Etwa ein halbes Jahr nach Susanas Beerdigung traf ich Klaus spät abends in einer verrauchten Bahnhofskneipe. Ich war auf dem Nachhauseweg und entdeckte ihn zufällig durchs Fenster. Er war der Sohn des Bürgermeisters und jahrelang Susanas große Liebe. Während ihres Studiums wohnten er und Frank zusammen mit wechselnden anderen Mitbewohnern einer Wohngemeinschaft, in einer alten Villa am Stadtpark. Dort hatte Susanna wohl auch Frank kennen gelernt. Lange sah es auch so aus, als würden Klaus und Susana zusammen bleiben. Aber er war wohl mit ihrer Krankheit und ihrem ständig nervenden Bruder irgendwann überfordert. Als er nicht mehr konnte, oder wollte, hat ihn Susana regelrecht bedrängt. Sie hat ihm überall wo sie ihn vermutete aufgelauert und ihn ständig mit Anrufen belästigt.
Im Gegensatz zu Frank hatte Klaus sein Studium kurz vor dem Examen abgebrochen. Er ließ sich irgendwann die Haare wachsen, trug verwaschene Parkas und es war in der Stadt ein offenes Geheimnis, dass er mit Drogen handelte.
Diese Art von Kneipen gehörte damals absolut nicht in meine Welt. Es kostete mich einige Überwindung, aber ich hatte nichts Besseres vor und ich wollte die Gelegenheit nützen Klaus die Fragen zu stellen, auf die ich keine Antwort wusste. Als ich mich an seinen Tisch setzte, sah er mich mit leeren glasigen Augen an.

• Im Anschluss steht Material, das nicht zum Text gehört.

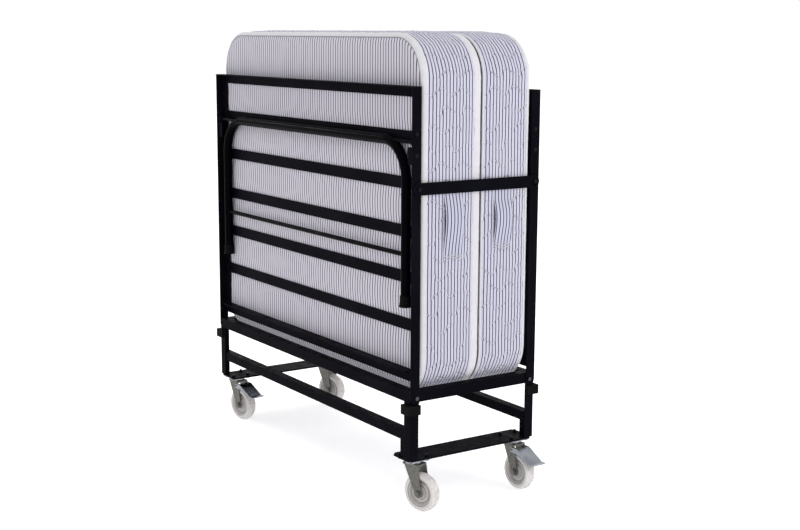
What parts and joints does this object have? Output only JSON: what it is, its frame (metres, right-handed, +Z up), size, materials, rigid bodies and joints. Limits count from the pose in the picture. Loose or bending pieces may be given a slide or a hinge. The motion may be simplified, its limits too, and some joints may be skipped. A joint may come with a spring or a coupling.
{
  "type": "rollaway bed",
  "caption": "Folded rollaway bed: wheeled angle-iron base, hinged slatted panels with folding U legs, striped mattress halves and side restraint bars.",
  "frame": {"origin": "on the floor below the middle of the steel frame (the casters trail to +X, so the bounding box is not centred on it)", "axes": "+X along the width of the bed, to the end seen at the right; +Y from the front panel to the rear panel; +Z up"},
  "size_m": [1.1255, 0.41, 1.187],
  "materials": {
    "black_paint": "satin black paint over angle iron",
    "gloss_black_tube": "glossy black paint on round tube",
    "ticking": "white and blue-grey striped woven ticking, quilted",
    "handle_ticking": "striped ticking strap",
    "nylon": "off-white moulded nylon",
    "zinc_steel": "zinc-plated pressed steel",
    "bright_zinc": "bright zinc-plated sheet steel",
    "bright_bolts": "plated bolt",
    "black_bolts": "blackened bolt and nut",
    "rubber": "black rubber"
  },
  "bodies": {
    "base": {"caster_bolts": "black_bolts", "caster_tops": "bright_zinc", "end_plate_left": "black_paint", "end_plate_right": "black_paint", "end_rail_left": "black_paint", "end_rail_right": "black_paint", "lower_rail_front": "black_paint", "lower_rail_rear": "black_paint", "panel_pivot_bolts": "bright_bolts", "post_feet": "black_paint", "post_fl": "black_paint", "post_fr": "black_paint", "post_rl": "black_paint", "post_rr": "black_paint", "stop_collars": "rubber", "upper_rail_front": "black_paint", "upper_rail_rear": "black_paint"},
    "front_panel": {"front_stile_right": "black_paint", "front_stile_left": "black_paint", "front_top_rail": "black_paint", "front_slats": "black_paint", "front_bottom_rail": "black_paint", "front_leg_brackets": "black_paint", "front_bracket_bolts": "black_bolts", "front_mattress": "ticking", "front_handle": "handle_ticking", "bar_pivot_bolts": "black_bolts"},
    "front_leg": {"front_leg_tube": "gloss_black_tube", "front_leg_rod": "gloss_black_tube", "front_leg_feet": "rubber"},
    "rear_panel": {"rear_stile_right": "black_paint", "rear_stile_left": "black_paint", "rear_top_rail": "black_paint", "rear_slats": "black_paint", "rear_bottom_rail": "black_paint", "rear_leg_brackets": "black_paint", "rear_bracket_bolts": "black_bolts", "rear_mattress": "ticking", "rear_handle": "handle_ticking", "bar_studs": "black_bolts"},
    "rear_leg": {"rear_leg_tube": "gloss_black_tube", "rear_leg_rod": "gloss_black_tube", "rear_leg_feet": "rubber"},
    "bar_right": {"restraint_bar_right": "black_paint"},
    "bar_left": {"restraint_bar_left": "black_paint"},
    "fork_fr": {"caster_fork_fr": "zinc_steel", "caster_axle_fr": "zinc_steel"},
    "wheel_fr": {"caster_wheel_fr": "nylon"},
    "fork_fl": {"caster_fork_fl": "zinc_steel", "caster_axle_fl": "zinc_steel"},
    "wheel_fl": {"caster_wheel_fl": "nylon"},
    "pedal_fl": {"brake_pedal_fl": "bright_zinc"},
    "fork_rr": {"caster_fork_rr": "zinc_steel", "caster_axle_rr": "zinc_steel"},
    "wheel_rr": {"caster_wheel_rr": "nylon"},
    "pedal_rr": {"brake_pedal_rr": "bright_zinc"},
    "fork_rl": {"caster_fork_rl": "zinc_steel", "caster_axle_rl": "zinc_steel"},
    "wheel_rl": {"caster_wheel_rl": "nylon"}
  },
  "joints": [
    {"name": "front_panel_fold", "type": "hinge", "parent": "base", "child": "front_panel", "pos_m": [0, -0.178, 0.298], "axis": [1, 0, 0], "range_deg": [0, 90]},
    {"name": "rear_panel_fold", "type": "hinge", "parent": "base", "child": "rear_panel", "pos_m": [0, 0.178, 0.298], "axis": [-1, 0, 0], "range_deg": [0, 90]},
    {"name": "front_leg_swing", "type": "hinge", "parent": "front_panel", "child": "front_leg", "pos_m": [0, -0.182, 0.928], "axis": [-1, 0, 0], "range_deg": [0, 47]},
    {"name": "rear_leg_swing", "type": "hinge", "parent": "rear_panel", "child": "rear_leg", "pos_m": [0, 0.182, 0.928], "axis": [1, 0, 0], "range_deg": [0, 47]},
    {"name": "bar_right_lift", "type": "hinge", "parent": "front_panel", "child": "bar_right", "pos_m": [0.528, -0.178, 0.816], "axis": [1, 0, 0], "range_deg": [0, 100]},
    {"name": "bar_left_lift", "type": "hinge", "parent": "front_panel", "child": "bar_left", "pos_m": [-0.528, -0.178, 0.816], "axis": [1, 0, 0], "range_deg": [0, 100]},
    {"name": "caster_swivel_fr", "type": "hinge", "parent": "base", "child": "fork_fr", "pos_m": [0.4865, -0.159, 0.118], "axis": [0, 0, 1], "continuous": true},
    {"name": "wheel_spin_fr", "type": "hinge", "parent": "fork_fr", "child": "wheel_fr", "pos_m": [0.51313, -0.15035, 0.05], "axis": [-0.309, 0.9511, 0], "continuous": true},
    {"name": "caster_swivel_fl", "type": "hinge", "parent": "base", "child": "fork_fl", "pos_m": [-0.4865, -0.159, 0.118], "axis": [0, 0, 1], "continuous": true},
    {"name": "wheel_spin_fl", "type": "hinge", "parent": "fork_fl", "child": "wheel_fl", "pos_m": [-0.45893, -0.15414, 0.05], "axis": [-0.1736, 0.9848, 0], "continuous": true},
    {"name": "brake_press_fl", "type": "hinge", "parent": "fork_fl", "child": "pedal_fl", "pos_m": [-0.4668, -0.15553, 0.108], "axis": [-0.1736, 0.9848, 0], "range_deg": [0, 6]},
    {"name": "caster_swivel_rr", "type": "hinge", "parent": "base", "child": "fork_rr", "pos_m": [0.4865, 0.159, 0.118], "axis": [0, 0, 1], "continuous": true},
    {"name": "wheel_spin_rr", "type": "hinge", "parent": "fork_rr", "child": "wheel_rr", "pos_m": [0.51446, 0.16046, 0.05], "axis": [-0.0523, 0.9986, 0], "continuous": true},
    {"name": "brake_press_rr", "type": "hinge", "parent": "fork_rr", "child": "pedal_rr", "pos_m": [0.50647, 0.16005, 0.108], "axis": [-0.0523, 0.9986, 0], "range_deg": [0, 6]},
    {"name": "caster_swivel_rl", "type": "hinge", "parent": "base", "child": "fork_rl", "pos_m": [-0.4865, 0.159, 0.118], "axis": [0, 0, 1], "continuous": true},
    {"name": "wheel_spin_rl", "type": "hinge", "parent": "fork_rl", "child": "wheel_rl", "pos_m": [-0.45959, 0.16672, 0.05], "axis": [-0.2756, 0.9613, 0], "continuous": true}
  ]
}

„Du warst nicht auf Susanas Beerdigung, jedenfalls habe ich dich nicht gesehen. Du hast eine wichtige Rolle in ihrem Leben gespielt. Ich denke, du hättest dich von ihr verabschieden müssen. Hat Susana dir in all den Jahren eigentlich jemals irgendetwas bedeutet? Ihr kanntet euch schon seit Kindertagen. Ihr ward lange ein Paar von dem die ganze Stadt sprach. Und dann kommst du nicht einmal zu ihrer Beerdigung. Ich kann es einfach nicht glauben, dass du dich nicht von ihr verabschieden wolltest. Du warst einer der wichtigsten Menschen in Susannas Leben“
Klaus sah mich an, als hätte er meine Frage nicht verstanden und meine Anwesenheit war ihm sichtlich unangenehm. Er schwieg lange, bevor er doch noch antwortete.
„Mein Gott Bille, als ich dich das letzte Mal sah, hast du auf einer Party bei Anasev auf dem Dachgarten getanzt und dein langes blondes Haar wehte im Sommerwind und du hast der ganzen Welt den größten Teil deiner Brüste gezeigt. Ich habe den Tänzer beneidet. Mein Gott, das ist schon so lange her. Denke, es war nicht in diesem Leben. Und vielleicht auch nicht im Vorhergehenden.